3. Heard Smt. Nitya, learned Counsel for the appellant. She would say that the authorities are wrong in passing the impugned orders. She says that what is provided by the agency is only service activities and the same do not attract sales tax in terms of the material available on record. Even otherwise, she would say that her applications have not been properly considered or appreciated by the authority. She relies on the latest judgment of the Supreme Court, reported in 145 STC 91.
4. Per contra, Smt. S. Sujatha, learned Additional Government Advocate, appearing for the revenue, after referring to the impugned order, would argue that no case is made out by the appellant. According to her, the matter is covered by three Judgments. She wants (sic) to follow the law laid down by the Supreme Court in the decisions reported in 124 STC 59, 137 STC 620 and 145 STC 91.
5. After hearing, we have carefully perused the material on record.
6. From the material on record, it is seen that the appellant has chosen to enter into contracts with its clients in the matter of providing certain services. It is seen that the appellant was essentially involved in rendering advertisement services. For the said purpose, the appellant requires book lets and not only the print media but also the concept, design etc., in terms of the need of the customers. An application was filed by the appellant and the same was considered and rejected.
7. After hearing, we have seen the case laws in the case on hand.
8. The Apex Court, in a decision reported in 124 STC 59 in the case of Associated Cement Companies Ltd. v. Commissioner of Customs (and other appeals), has chosen to say that “what the appellants had wanted was technical advise or information technology. Payment was to be made for this intangible asset. But the moment the information or advise is put on a media, whether paper or diskettes or any other thing, then what is supplied becomes chattel. It is in respect of the drawings, designs, etc., which are received that payment is made to the foreign collaborators. It is these papers or diskettes, etc., containing the technological advice, which are paid for and used. The foreign collaborators part with them in lieu of money. It is, therefore, sold by them as chattel for use by the Indian importer. The drawings, designs, manuals, etc., so received are goods on which customs duty could be levied”.

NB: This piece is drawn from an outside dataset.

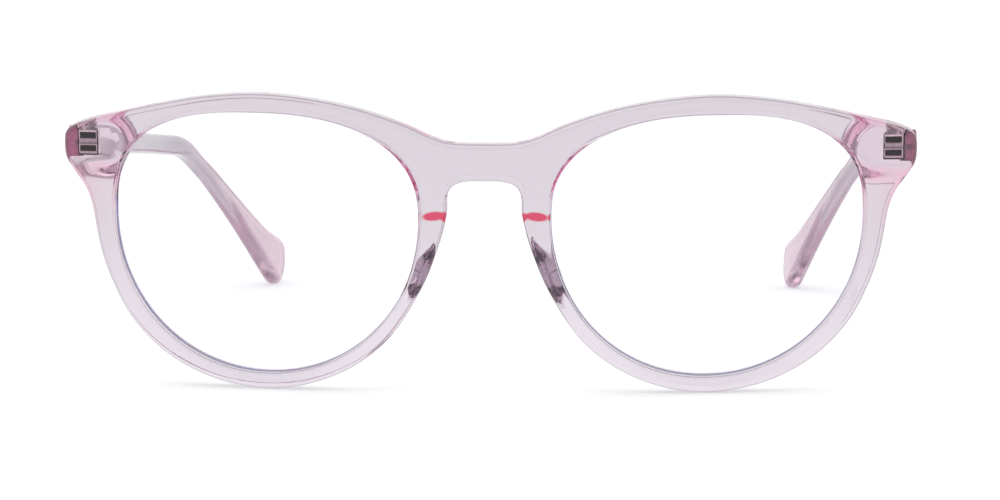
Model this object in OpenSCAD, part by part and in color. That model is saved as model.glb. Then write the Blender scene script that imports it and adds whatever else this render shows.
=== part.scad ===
// Clear acetate spectacles with round-panto lenses, standing open on a level surface.
// +Z is up, the lenses face -Y and the temples run back along +Y.
// X = 0 is the symmetry plane and +X is the wearer's left.
// The origin is on the surface, below the middle of the whole object.

/* [Front] */
// Radius of the front's wrap, seen from above
wrap_r = 238; // [200:2:300]
// Thickness of the rims and the bridge
rim_t = 4; // [3.6:0.1:4.4]
// Forward lean of the front when it stands on a table, in degrees
lean = 3.1; // [2:0.1:4]
// Gap between the two lens openings
bridge_gap = 21.4; // [21:0.1:22]
// Width of a lens opening
lens_w = 50.4; // [50:0.1:50.6]
// Height of a lens opening
lens_h = 42.8; // [42.4:0.1:43]
// Depth of the flat back of the endpieces, behind the front's foremost line
end_back = 15; // [14.5:0.1:16]

/* [Lenses] */
// Thickness of a lens
lens_t = 2; // [1.6:0.1:2.4]
// How far the rim's groove goes into the rim
groove_depth = 0.6; // [0.4:0.05:0.8]
// Width of the groove
groove_w = 1.1; // [0.9:0.05:1.3]

/* [Hinges] */
// Distance of a hinge axis from the symmetry plane
hinge_x = 64.9; // [64.5:0.1:65.2]
// Height of a hinge's middle on the front
hinge_z = 38.9; // [38.7:0.1:39.1]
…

9. Subsequently, the Supreme Court, in a decision reported in 137 STC 620 in the case of Tata Consultancy Services v. State of Andhra Pradesh (and other appeals), would rule in paragraph 24 reading as under.

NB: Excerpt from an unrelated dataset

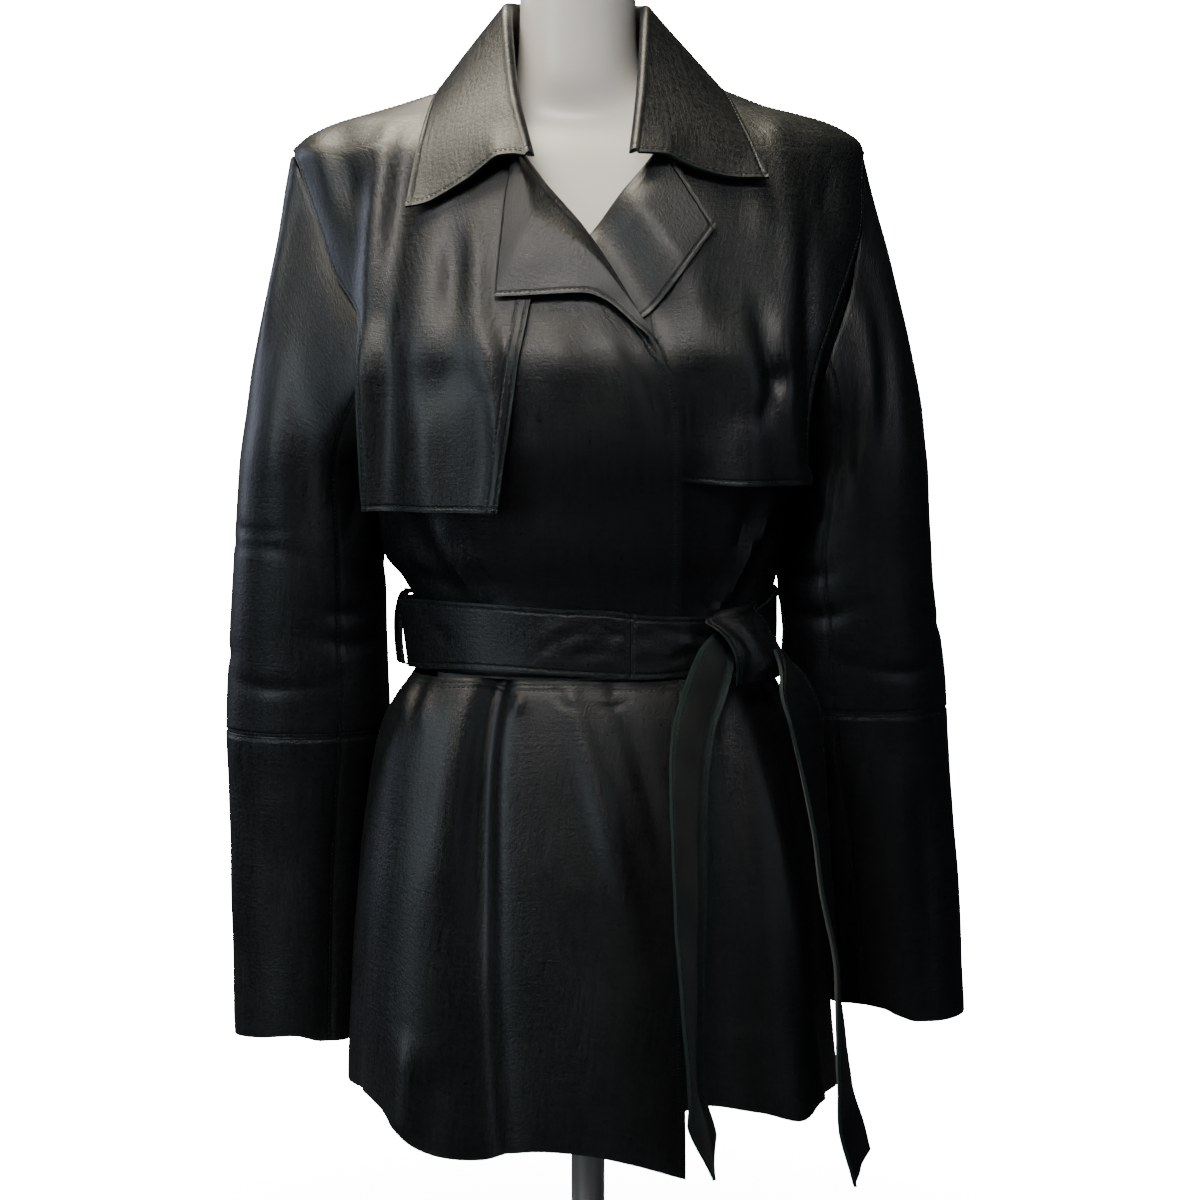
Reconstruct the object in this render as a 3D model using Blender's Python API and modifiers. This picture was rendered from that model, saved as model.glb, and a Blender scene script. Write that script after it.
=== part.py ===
"""Leather wrap jacket with a tie belt, standing on a limbless dress form.

Metres, +Z up, front towards -Y, the wearer's left towards +X.  The origin is the
centre of the underside of the stand's base.  Every panel that a maker would cut
and sew on is one closed solid of its own.
"""

import math

import bmesh
import bpy
from mathutils import Vector

# ---------------------------------------------------------------- driving sizes
CLOTH = 0.0014            # one thickness of leather
BAND = 0.0024             # belt and collar: two thicknesses bonded together
SEAM = 0.0005             # open line between two pieces that are sewn together
SHOULDER_SEAM = 0.0016    # the same on the shoulder's ridge, where the walls lean in
SKIRT_REACH = 0.13        # radius that turns the open line into degrees of the skirt
SLEEVE_REACH = 0.055      # and of a sleeve
MERGE = 0.00001           # points nearer than this are one

WAIST_Z = 0.474           # seam between bodice and skirt
NECK_POINT_Z = 0.905      # where the shoulder seam meets the neck
NAPE_Z = 0.878            # centre back of the neck seam
UNDERARM_Z = 0.645        # lowest point of the armhole
ELBOW_Z = {"right": 0.428, "left": 0.445}
RIDGE_Y = 0.008           # the shoulder seam lies a little behind the middle

FLAP_LIFT = 0.0046        # storm flaps above the fronts
FLAP_TUCK = 0.0114        # the left flap between the two fronts
FLAP_BUST_Z = 0.705       # below this they hang free
FLAP_FOLLOWS = 0.25       # share of the body's fall below the bust that they follow
FLAP_STAND = 0.0090       # the free outer corner of the right flap stands off the arm
FLAP_STAND_FROM = 0.125   # outside this x
FLAP_STAND_Z = (0.725, 0.745)   # fully off below the first height, not at all above the second
FLAP_NECK_GAP = 0.004     # their neck edge stops short of the neck seam
TUCK = 0.0100             # how far the under front lies below the top front
TUCK_FROM = 0.0550        # it begins to slip below this far from the top front's edge
TUCK_TO = 0.0060          # and is fully below it this far from the edge

# Columns of faces across each piece.
COLUMNS = {
    "front_right": 7,
    "front_left": 14,
    "back": 6,
    "storm_flap_right": 5,
    "storm_flap_left": 8,
    "skirt_right": 13,
    "skirt_left": 10,
    "skirt_back": 18,
    "top_sleeve": 9,
    "under_sleeve": 4,
    "belt_long": 26,
    "belt_short": 5,
}

# The bodice: reach of each ring to the wearer's right and left, to the front and back.
BODICE = (
    # z,     right, left,  front, back,  squareness
    (0.470, 0.1280, 0.1330, 0.100, 0.088, 2.2),
    (0.515, 0.1240, 0.1330, 0.099, 0.088, 2.2),
    (0.543, 0.1250, 0.1350, 0.103, 0.092, 2.2),
    (0.562, 0.1440, 0.1385, 0.112, 0.100, 2.3),
    (0.600, 0.1510, 0.1430, 0.121, 0.110, 2.4),
    (0.645, 0.1580, 0.1560, 0.131, 0.120, 2.5),
    (0.695, 0.1760, 0.1820, 0.136, 0.128, 2.5),
    (0.745, 0.1880, 0.2000, 0.127, 0.131, 2.4),
    (0.795, 0.1980, 0.2030, 0.107, 0.125, 2.3),
    (0.826, 0.2060, 0.2020, 0.092, 0.112, 2.2),
    (0.850, 0.2135, 0.1990, 0.077, 0.096, 2.2),
    (0.858, 0.2070, 0.1965, 0.070, 0.088, 2.2),
    (0.866, 0.1950, 0.1860, 0.060, 0.078, 2.2),
    (0.873, 0.1800, 0.1710, 0.050, 0.067, 2.2),
    (0.878, 0.1610, 0.1530, 0.042, 0.059, 2.2),
    (0.884, 0.1400, 0.1290, 0.032, 0.048, 2.2),
    (0.891, 0.1190, 0.1110, 0.022, 0.036, 2.2),
    (0.898, 0.0980, 0.0940, 0.013, 0.024, 2.2),
    (0.906, 0.0770, 0.0760, 0.006, 0.010, 2.2),
)

# The skirt of the jacket, whose widest line lies a little forward of the middle.
SKIRT = (
    # z,     right, left,  front, back,  squareness
    (0.110, 0.1800, 0.1900, 0.118, 0.142, 2.2),
    (0.170, 0.1795, 0.1870, 0.117, 0.140, 2.2),
    (0.230, 0.1770, 0.1810, 0.114, 0.136, 2.2),
    (0.300, 0.1720, 0.1760, 0.108, 0.130, 2.2),
    (0.360, 0.1655, 0.1700, 0.100, 0.126, 2.2),
    (0.415, 0.1565, 0.1610, 0.090, 0.122, 2.2),
    (0.445, 0.1480, 0.1535, 0.082, 0.120, 2.2),
    (0.463, 0.1380, 0.1430, 0.076, 0.119, 2.2),
    (0.475, 0.1290, 0.1340, 0.071, 0.118, 2.2),
)
SKIRT_MIDDLE_Y = -0.022

# Folds of the skirt run from the waist to the hem; a minus depth is a valley.
SKIRT_FOLDS = (
    # waist angle, hem angle, half width, depth at waist, depth at hem
    (-40, -39, 6, -0.005, -0.020),
    (-54, -56, 11, 0.004, 0.010),
    (-80, -78, 9, 0.0, -0.006),
    (10, 16, 15, 0.0, 0.005),
    (44, 42, 9, 0.0, -0.010),
    (61, 60, 9, 0.002, 0.012),
    (79, 78, 8, 0.0, -0.007),
    (104, 103, 12, 0.0, -0.007),
    (118, 119, 9, 0.0, 0.006),
    (134, 135, 9, -0.001, -0.012),
    (155, 156, 10, 0.0, 0.009),
    (178, 180, 9, 0.0, -0.010),
    (203, 202, 10, 0.0, 0.010),
    (226, 226, 9, -0.001, -0.011),
    (242, 242, 9, 0.0, 0.006),
    (256, 257, 12, 0.0, -0.007),
)

# Front edge of the top front: straight, round the break, up the roll line, round the neck.
FRONT_EDGE = (
    # z,     x
    (0.470, 0.0665),
    (0.600, 0.0665),
    (0.662, 0.0655),
    (0.688, 0.0605),
    (0.711, 0.0470),
    (0.730, 0.0375),
    (0.789, 0.0005),
    (0.838, -0.0400),
    (0.862, -0.0570),
    (0.886, -0.0700),
    (0.906, -0.0768),
)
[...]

24. In our view, the term “goods” as used in Article 366(12) of the Constitution of India and as defined under the said Act are very wide and include all types of moveable properties, whether those properties be tangible or intangible. We are in complete agreement with the observations made by this Court in Associated Cement Companies Ltd. . A software programme may consist of various commands, which enable the computer to perform a designated task. The copyright in that programme may remain with the originator of the programme. But the moment copies are made and marketed, it becomes goods, which are susceptible to sales tax. Even intellectual property, once it is put on to a media, whether it be in the form of books or canvas (in case of paining) or computer discs or cassettes, and marketed would become “goods”. We see no difference between a sale of a software programme on a CD/floppy disc from a sale of music on a cassette/CD or a sale of a film on a video cassette/CD. In all such cases, the intellectual property has been incorporated on a media for purposes of transfer. Sale is not just of the media which by itself has very little value. The software and the media cannot be split up. What the buyer purchases and pays for is not the disc or the CD. As in the case of paintings or books or music or films the buyer is purchasing the intellectual property and not the media, i.e., the paper or cassette or disc or CD. Thus a transaction sale of computer software is clearly a sale of “goods” within the meaning of the term as defined in the said Act. The term “all materials, articles and commodities” includes both tangible and intangible/incorporeal property which is capable of abstraction, consumption and use and which can be transmitted, transferred, delivered, stored, possessed, etc. The software programmes have all these attributes.
10. In a latest Judgment reported in 145 STC 91 in the case of Bharat Sanchar Nigam Ltd. and Anr. v. Union of India and Ors. (and other appeals and writ petitions), the Supreme Court has chosen to follow its earlier judgment as in the case of Associated Cement Companies Ltd. v. Commissioner of Customs reported in 124 STC 59.
11. In the light of the three Judgments stated supra, what is clear to us is the services rendered by the appellant is an indivisible activity and liable to levy of tax. The authority in Annexure-A, after noticing the material facts, has chosen to hold that “in the bills there is separate charge made as content development concept, design, photography scanning and other charges such as system charges including colour sketch pen or computer used design software etc. Ultimately, the brochures come out. Considering the entire ambit of activity of the dealer, it is seen that it is a comprehensive contract or supply of printed material developed by the company. The bills also indicate the entire activity tantamounts to making indivisible contract in a divisible contract”. The subsequent rectification application made by the applicant dated 24.12.2005 was not considered by the authority in terms of Annexure-H, after noticing the judgment of the Supreme Court in the case of Associated Cement Companies Ltd (stated supra). Therefore, it is clear that there is no mistake apparent on the face of the record. We are in full agreement with the impugned orders at Annexures-A & H.
12. In the result, we deem it proper to answer questions of law in favour of the revenue and against the assessee. Ordered accordingly. No costs.
13. Smt. S. Sujatha, learned Additional Government Advocate is given four weeks time to file her memo of appearance.